副業社員がもたらした効果はどのようなものがありましたか
第三者としての視点で具体的なお話をしていただけるのは画期的で、私たち自身も学ぶことが多いです。特に当社の事業は同業他社も多い中で、規模感などから自信を持てずにいました。自信を持たなければというときに、副業社員は背中を押してくれる存在です。ミーティングのたびに当社の良い点もたくさん挙げてくださり、こちらのアイデアも否定せずに「もっとこうしたらどうですか?」と前向きな提案を言ってくれる。 話の中でも「私たちのサービスは」と言ってくださいます。普通のコンサルティングの方が言うような「御社のサービスは」でなく、メンバーの一員として「私たちの強みは」と言ってくださるのがとても心強いです。副業社員とご一緒して3か月目に入りましたので、そろそろ営業戦略の方針も固まってきています。近いうちに副業社員と当社メンバーで顔を合わせてミーティングしたいと思っています。
企業と副業社員をつなぐことで地域貢献する会社を目指す
今後、会社としてどのように成長していきたいですか
まだ明確ではありませんが、企業と人をつなぎ、働くことを通じて自信が持てる人を増やせるようになりたいです。当社の事業がきっかけで「働く中で目標を見つけられました」と言ってくださった方もいます。仕事をして貢献できたら毎日が明るいものになりますし、スキルを身につけたら、単価が上がって生活も豊かになります。地域の人が働くという機会を私たちが作り、人材が自信を持って働けるという形で社会貢献を続けていきたいです。

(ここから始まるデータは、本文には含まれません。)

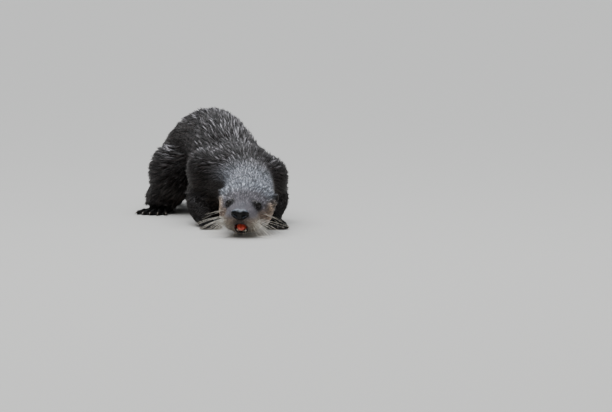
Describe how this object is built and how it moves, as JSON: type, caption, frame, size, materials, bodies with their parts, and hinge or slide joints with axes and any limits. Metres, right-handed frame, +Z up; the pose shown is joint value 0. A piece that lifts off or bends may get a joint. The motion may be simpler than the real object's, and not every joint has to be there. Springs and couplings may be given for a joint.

まだ副業社員を活用したことのない企業に向けてメッセージをお願いします
副業社員を募集する目的は、変化したい、新しいことにチャレンジしたいという背景が多いものです。変化や挑戦はもちろん大事ですが、日々の業務や緊急事項などがあれば、どうしてもそちらに労力がかかります。副業社員をうまく活用することで、プロジェクトが走りだすと、半強制的にでも会社としての時間も割けますし、多少でもコストをかけることで成果を出そうと真剣に取り組むようになります。やりたいけど後回しにしてしまっていることに真剣に向き合える、良い機会になると思いますので、ぜひみなさんも副業社員を活用してみてください。